───── Task data ─────

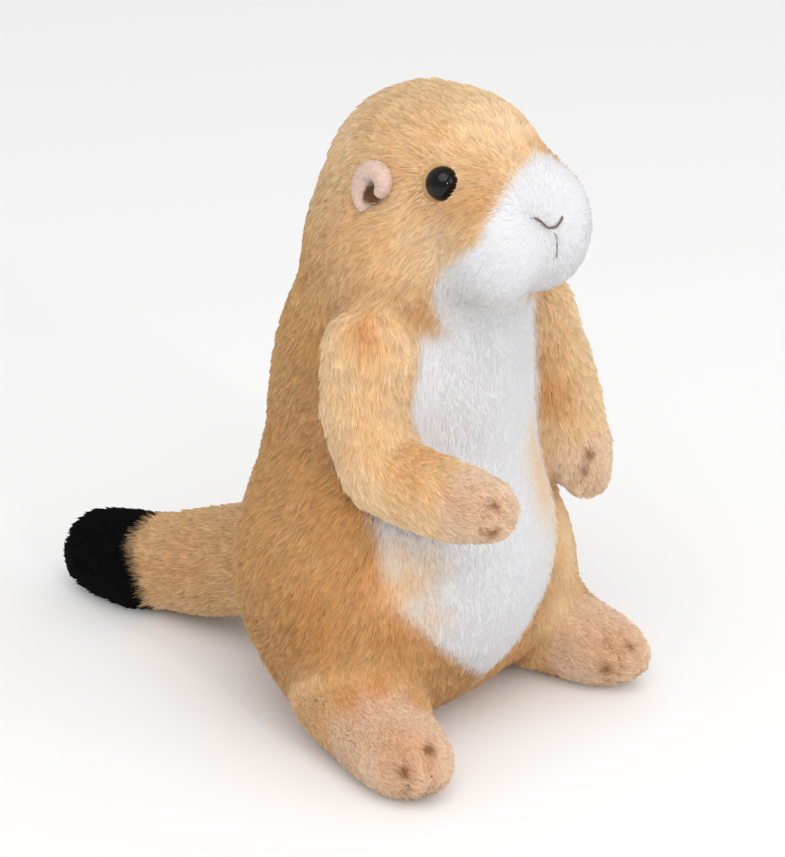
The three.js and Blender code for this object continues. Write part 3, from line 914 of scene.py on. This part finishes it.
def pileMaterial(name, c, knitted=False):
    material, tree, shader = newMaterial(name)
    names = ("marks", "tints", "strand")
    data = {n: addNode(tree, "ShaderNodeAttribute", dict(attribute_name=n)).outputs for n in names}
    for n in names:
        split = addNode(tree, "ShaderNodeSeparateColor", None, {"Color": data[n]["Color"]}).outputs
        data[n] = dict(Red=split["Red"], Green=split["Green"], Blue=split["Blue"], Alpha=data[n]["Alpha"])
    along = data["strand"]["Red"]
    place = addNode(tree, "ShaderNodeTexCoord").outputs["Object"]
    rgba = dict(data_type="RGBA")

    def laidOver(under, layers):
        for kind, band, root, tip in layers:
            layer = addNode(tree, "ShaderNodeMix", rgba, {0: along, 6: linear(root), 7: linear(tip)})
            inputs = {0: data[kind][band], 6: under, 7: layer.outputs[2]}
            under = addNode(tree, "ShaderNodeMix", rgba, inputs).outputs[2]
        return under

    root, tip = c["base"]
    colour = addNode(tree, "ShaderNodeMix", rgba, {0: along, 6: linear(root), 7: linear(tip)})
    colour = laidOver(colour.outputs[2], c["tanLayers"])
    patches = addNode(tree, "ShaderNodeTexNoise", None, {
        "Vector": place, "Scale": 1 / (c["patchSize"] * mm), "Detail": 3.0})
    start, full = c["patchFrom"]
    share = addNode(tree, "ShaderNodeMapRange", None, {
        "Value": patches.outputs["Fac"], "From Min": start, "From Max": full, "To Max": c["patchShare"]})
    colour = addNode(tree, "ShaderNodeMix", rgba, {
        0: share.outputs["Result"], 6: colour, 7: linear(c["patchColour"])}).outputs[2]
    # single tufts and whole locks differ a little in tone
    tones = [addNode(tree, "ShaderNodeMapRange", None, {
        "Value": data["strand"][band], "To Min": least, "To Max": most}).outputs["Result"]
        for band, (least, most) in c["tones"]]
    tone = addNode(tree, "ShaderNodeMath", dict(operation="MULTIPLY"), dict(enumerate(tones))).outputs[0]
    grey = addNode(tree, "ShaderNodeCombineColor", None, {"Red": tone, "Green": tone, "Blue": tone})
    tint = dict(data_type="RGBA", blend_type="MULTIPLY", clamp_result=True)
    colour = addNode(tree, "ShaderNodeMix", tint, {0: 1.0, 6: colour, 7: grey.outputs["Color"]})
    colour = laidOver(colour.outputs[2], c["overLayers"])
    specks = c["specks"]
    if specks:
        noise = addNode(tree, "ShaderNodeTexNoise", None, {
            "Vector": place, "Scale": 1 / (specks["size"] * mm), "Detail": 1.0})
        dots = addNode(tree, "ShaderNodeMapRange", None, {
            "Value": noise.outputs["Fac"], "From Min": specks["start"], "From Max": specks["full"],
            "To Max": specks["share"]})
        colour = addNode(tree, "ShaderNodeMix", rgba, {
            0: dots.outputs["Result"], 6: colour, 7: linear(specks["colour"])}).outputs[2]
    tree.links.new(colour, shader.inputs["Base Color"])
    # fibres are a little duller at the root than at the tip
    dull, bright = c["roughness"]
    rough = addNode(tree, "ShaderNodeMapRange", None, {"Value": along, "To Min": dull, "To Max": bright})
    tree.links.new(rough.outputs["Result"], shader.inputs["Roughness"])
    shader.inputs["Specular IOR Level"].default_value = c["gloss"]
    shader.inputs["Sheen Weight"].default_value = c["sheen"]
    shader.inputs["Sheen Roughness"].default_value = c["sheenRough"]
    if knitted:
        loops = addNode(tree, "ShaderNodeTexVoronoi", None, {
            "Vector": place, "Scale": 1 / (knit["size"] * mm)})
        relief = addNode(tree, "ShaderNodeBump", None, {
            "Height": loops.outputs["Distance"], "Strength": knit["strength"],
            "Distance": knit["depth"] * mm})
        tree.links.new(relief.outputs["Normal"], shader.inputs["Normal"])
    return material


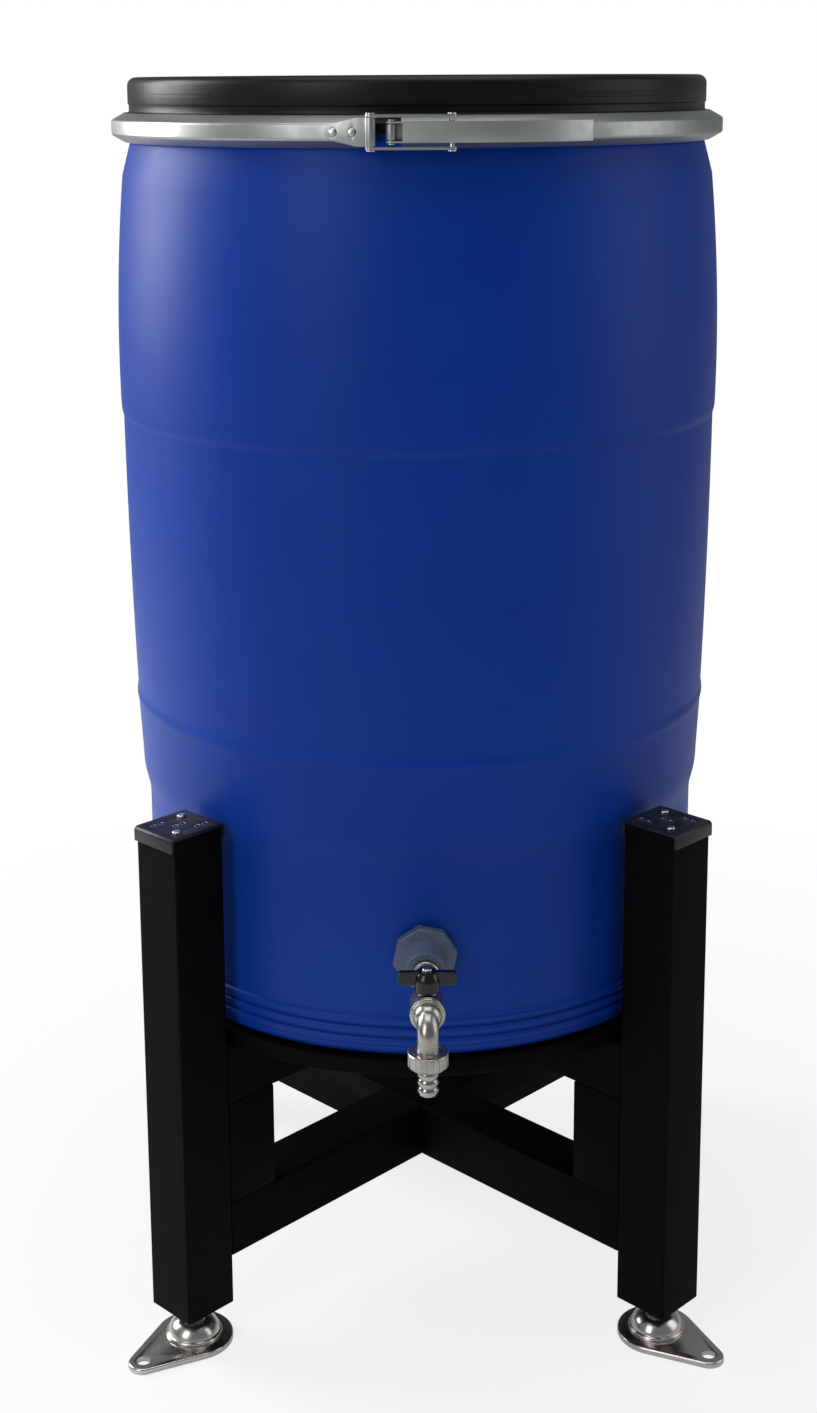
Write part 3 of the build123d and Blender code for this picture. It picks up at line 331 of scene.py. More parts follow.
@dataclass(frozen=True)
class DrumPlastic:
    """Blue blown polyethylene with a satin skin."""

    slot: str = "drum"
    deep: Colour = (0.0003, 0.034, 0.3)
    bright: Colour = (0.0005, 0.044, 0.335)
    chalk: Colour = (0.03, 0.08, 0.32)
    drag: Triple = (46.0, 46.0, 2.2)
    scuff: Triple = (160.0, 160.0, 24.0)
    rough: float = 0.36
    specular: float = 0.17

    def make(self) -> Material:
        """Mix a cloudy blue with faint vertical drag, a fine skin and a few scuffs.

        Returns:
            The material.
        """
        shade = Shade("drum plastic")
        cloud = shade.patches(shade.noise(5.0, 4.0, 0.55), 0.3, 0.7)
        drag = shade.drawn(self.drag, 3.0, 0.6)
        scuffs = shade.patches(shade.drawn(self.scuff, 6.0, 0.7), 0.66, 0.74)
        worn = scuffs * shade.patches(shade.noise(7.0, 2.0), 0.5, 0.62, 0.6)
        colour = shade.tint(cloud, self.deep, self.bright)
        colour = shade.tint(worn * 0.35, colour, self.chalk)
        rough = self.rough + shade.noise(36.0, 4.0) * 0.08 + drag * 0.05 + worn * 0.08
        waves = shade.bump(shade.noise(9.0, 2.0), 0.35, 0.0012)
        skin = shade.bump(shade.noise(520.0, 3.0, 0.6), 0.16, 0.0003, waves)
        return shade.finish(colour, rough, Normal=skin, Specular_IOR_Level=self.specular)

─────

Every line from the one containing "Write part 3 of" through the end of the data must be repeated exactly, and no other line.

## Correct response
Write part 3 of the build123d and Blender code for this picture. It picks up at line 331 of scene.py. More parts follow.
@dataclass(frozen=True)
class DrumPlastic:
    """Blue blown polyethylene with a satin skin."""

    slot: str = "drum"
    deep: Colour = (0.0003, 0.034, 0.3)
    bright: Colour = (0.0005, 0.044, 0.335)
    chalk: Colour = (0.03, 0.08, 0.32)
    drag: Triple = (46.0, 46.0, 2.2)
    scuff: Triple = (160.0, 160.0, 24.0)
    rough: float = 0.36
    specular: float = 0.17

    def make(self) -> Material:
        """Mix a cloudy blue with faint vertical drag, a fine skin and a few scuffs.

        Returns:
            The material.
        """
        shade = Shade("drum plastic")
        cloud = shade.patches(shade.noise(5.0, 4.0, 0.55), 0.3, 0.7)
        drag = shade.drawn(self.drag, 3.0, 0.6)
        scuffs = shade.patches(shade.drawn(self.scuff, 6.0, 0.7), 0.66, 0.74)
        worn = scuffs * shade.patches(shade.noise(7.0, 2.0), 0.5, 0.62, 0.6)
        colour = shade.tint(cloud, self.deep, self.bright)
        colour = shade.tint(worn * 0.35, colour, self.chalk)
        rough = self.rough + shade.noise(36.0, 4.0) * 0.08 + drag * 0.05 + worn * 0.08
        waves = shade.bump(shade.noise(9.0, 2.0), 0.35, 0.0012)
        skin = shade.bump(shade.noise(520.0, 3.0, 0.6), 0.16, 0.0003, waves)
        return shade.finish(colour, rough, Normal=skin, Specular_IOR_Level=self.specular)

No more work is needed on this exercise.